The request ▸
Give the data again exactly, from its opening line through the line in which "crust round the" appears.

Information shown ▸
■ ■ ■ ■ ■
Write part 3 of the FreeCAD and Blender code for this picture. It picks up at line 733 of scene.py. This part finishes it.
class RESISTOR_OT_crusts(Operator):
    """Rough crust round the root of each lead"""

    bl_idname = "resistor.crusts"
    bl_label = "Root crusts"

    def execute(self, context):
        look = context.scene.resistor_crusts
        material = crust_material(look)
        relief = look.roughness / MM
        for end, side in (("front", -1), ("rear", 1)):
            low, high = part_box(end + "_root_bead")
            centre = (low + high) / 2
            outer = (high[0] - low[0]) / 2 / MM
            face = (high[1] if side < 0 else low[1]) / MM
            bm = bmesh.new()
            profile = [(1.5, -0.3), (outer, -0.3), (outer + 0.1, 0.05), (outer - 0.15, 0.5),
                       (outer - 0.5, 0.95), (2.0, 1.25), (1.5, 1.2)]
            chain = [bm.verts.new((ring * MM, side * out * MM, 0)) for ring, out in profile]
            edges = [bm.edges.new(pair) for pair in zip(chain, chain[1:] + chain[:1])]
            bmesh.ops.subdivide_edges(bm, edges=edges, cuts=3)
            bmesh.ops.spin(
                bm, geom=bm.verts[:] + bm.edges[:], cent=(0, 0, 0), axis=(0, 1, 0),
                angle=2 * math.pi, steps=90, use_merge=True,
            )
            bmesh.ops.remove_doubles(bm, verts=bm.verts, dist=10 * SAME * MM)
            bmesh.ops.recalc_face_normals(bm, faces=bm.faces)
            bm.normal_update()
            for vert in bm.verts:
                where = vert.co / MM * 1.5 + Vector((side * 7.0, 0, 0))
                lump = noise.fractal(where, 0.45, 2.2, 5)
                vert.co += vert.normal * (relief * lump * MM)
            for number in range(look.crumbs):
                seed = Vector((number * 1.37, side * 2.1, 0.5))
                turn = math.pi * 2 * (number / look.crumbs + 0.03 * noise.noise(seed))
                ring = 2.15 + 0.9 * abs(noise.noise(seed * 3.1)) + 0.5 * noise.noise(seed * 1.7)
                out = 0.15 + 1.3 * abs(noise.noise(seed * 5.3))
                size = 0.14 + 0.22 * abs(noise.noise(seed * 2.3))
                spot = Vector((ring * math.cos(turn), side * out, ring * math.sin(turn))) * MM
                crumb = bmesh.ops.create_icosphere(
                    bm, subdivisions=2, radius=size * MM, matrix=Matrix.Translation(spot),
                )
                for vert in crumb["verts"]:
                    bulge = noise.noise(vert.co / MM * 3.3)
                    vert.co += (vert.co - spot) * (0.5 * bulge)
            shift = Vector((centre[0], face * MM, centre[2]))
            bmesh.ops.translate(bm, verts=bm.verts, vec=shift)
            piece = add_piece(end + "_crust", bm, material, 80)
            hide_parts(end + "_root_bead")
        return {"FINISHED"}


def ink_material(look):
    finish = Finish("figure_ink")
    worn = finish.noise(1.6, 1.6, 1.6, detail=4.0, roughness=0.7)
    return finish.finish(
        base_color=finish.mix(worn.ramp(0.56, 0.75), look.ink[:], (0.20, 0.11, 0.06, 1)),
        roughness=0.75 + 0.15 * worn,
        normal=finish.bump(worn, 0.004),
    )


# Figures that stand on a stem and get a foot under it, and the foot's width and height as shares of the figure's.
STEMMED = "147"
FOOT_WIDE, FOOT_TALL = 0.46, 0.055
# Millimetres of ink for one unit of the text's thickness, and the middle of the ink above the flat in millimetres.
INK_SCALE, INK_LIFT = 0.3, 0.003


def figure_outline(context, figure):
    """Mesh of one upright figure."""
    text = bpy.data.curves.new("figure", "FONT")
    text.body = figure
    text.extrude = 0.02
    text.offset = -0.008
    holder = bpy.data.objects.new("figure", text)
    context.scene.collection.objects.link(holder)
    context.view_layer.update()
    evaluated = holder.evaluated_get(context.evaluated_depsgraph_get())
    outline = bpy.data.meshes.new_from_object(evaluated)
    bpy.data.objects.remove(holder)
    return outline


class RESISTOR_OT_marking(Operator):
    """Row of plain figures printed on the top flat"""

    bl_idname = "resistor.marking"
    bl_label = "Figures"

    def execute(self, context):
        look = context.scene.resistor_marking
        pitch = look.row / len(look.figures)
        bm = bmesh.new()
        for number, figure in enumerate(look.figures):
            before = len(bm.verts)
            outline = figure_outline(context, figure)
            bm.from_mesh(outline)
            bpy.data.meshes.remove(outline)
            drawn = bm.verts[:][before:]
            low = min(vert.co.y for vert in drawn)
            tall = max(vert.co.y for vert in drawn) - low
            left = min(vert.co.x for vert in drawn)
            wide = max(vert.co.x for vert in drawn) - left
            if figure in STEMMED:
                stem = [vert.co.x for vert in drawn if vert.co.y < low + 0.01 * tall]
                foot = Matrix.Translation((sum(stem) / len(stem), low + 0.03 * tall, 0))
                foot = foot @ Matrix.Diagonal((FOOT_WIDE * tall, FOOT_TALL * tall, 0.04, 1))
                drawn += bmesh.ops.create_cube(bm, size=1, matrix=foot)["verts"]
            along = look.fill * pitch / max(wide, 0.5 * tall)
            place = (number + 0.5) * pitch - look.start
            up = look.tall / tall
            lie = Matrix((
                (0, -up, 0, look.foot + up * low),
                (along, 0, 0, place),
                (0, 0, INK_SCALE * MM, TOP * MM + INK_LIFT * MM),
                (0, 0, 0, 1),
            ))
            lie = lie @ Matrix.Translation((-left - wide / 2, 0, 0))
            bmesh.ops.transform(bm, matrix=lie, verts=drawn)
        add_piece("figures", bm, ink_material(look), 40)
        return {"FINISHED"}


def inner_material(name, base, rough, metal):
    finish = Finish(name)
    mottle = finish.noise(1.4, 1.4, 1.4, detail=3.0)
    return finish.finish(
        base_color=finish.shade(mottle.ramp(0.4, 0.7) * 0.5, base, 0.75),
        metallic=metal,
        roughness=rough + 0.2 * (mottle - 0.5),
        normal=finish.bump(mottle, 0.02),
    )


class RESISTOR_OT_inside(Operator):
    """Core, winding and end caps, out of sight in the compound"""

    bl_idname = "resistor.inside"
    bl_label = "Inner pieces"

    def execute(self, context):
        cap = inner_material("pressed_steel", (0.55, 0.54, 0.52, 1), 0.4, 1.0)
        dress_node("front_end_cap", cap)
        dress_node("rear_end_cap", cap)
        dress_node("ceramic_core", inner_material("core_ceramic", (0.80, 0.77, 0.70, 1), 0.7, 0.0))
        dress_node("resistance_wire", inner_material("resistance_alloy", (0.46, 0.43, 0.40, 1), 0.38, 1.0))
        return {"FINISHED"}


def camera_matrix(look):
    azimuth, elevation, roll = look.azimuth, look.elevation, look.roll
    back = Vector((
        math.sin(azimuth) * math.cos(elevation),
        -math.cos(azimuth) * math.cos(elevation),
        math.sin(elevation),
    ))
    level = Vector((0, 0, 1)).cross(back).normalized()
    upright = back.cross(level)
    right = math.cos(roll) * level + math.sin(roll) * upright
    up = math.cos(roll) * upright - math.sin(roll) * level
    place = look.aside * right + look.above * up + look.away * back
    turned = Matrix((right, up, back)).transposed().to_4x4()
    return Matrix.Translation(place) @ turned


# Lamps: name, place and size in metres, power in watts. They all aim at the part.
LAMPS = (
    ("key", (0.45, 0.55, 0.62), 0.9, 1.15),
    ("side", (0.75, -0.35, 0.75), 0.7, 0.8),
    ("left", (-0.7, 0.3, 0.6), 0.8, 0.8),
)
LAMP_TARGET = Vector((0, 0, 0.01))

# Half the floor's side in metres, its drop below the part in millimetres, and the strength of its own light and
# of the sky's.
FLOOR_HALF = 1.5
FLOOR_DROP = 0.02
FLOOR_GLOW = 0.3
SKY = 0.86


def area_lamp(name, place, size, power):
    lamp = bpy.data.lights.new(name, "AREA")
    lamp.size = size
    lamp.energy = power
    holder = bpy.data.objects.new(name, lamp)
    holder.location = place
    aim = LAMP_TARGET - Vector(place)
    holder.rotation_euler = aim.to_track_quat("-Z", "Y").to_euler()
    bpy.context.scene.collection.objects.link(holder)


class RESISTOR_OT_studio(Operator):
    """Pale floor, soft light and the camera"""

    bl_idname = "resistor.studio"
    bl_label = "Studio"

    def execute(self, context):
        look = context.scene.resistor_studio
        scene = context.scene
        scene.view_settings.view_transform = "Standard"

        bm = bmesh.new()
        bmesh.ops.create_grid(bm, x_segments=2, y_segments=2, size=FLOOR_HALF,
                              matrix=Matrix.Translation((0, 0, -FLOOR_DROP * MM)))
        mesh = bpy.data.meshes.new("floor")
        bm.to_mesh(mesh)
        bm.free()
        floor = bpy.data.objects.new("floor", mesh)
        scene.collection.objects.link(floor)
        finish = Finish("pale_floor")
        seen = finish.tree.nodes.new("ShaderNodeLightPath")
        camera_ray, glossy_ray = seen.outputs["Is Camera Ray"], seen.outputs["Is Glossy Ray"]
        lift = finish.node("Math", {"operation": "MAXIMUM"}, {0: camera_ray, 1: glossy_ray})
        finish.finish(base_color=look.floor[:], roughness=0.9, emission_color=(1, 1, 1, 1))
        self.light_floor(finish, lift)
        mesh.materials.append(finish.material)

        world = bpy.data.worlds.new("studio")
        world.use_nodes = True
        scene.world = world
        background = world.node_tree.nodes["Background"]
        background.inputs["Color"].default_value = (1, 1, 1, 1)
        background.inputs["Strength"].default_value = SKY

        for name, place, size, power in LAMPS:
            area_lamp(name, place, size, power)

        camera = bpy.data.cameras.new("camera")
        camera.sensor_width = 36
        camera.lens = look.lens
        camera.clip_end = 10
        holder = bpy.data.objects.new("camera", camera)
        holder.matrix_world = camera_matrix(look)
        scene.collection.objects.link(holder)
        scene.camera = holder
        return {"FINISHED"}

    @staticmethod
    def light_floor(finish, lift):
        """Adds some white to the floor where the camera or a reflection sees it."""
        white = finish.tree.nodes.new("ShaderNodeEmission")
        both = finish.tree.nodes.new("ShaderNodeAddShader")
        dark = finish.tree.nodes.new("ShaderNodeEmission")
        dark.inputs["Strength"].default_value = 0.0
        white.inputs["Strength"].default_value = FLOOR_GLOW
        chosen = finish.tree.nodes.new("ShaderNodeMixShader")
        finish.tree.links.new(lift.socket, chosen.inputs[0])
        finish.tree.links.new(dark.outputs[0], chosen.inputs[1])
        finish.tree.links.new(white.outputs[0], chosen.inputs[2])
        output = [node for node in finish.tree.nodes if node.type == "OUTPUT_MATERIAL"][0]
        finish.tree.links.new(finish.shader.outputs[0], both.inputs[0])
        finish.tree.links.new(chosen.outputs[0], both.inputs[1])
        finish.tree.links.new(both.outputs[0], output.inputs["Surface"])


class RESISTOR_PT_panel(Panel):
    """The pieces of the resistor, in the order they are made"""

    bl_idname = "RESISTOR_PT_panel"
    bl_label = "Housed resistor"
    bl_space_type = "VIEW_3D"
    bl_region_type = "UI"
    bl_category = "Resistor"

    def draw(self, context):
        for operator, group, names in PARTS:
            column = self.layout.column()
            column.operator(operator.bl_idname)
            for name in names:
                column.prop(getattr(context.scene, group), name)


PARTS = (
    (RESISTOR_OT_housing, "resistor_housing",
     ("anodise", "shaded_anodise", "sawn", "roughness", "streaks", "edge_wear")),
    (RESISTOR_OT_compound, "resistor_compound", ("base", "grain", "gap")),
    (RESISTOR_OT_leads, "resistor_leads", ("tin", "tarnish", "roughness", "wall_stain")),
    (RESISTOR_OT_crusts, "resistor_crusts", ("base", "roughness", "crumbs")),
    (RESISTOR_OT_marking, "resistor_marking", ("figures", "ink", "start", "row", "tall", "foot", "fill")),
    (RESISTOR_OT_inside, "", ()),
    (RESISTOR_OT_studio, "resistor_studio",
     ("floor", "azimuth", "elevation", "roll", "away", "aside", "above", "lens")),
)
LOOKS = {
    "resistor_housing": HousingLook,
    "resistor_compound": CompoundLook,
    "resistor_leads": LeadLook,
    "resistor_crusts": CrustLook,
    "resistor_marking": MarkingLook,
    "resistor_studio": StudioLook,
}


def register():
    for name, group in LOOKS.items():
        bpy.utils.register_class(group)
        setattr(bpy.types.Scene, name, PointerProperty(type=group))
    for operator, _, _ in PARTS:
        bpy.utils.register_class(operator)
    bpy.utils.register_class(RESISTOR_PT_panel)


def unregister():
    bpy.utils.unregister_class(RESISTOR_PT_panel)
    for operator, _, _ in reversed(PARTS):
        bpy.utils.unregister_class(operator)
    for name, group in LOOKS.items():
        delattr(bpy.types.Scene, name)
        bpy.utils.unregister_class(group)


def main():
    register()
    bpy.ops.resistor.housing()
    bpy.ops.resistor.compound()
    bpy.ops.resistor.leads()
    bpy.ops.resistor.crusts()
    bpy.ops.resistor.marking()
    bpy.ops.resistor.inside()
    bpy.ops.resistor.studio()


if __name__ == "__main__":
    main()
■ ■ ■ ■ ■
Solution for this task ▸
Write part 3 of the FreeCAD and Blender code for this picture. It picks up at line 733 of scene.py. This part finishes it.
class RESISTOR_OT_crusts(Operator):
    """Rough crust round the root of each lead"""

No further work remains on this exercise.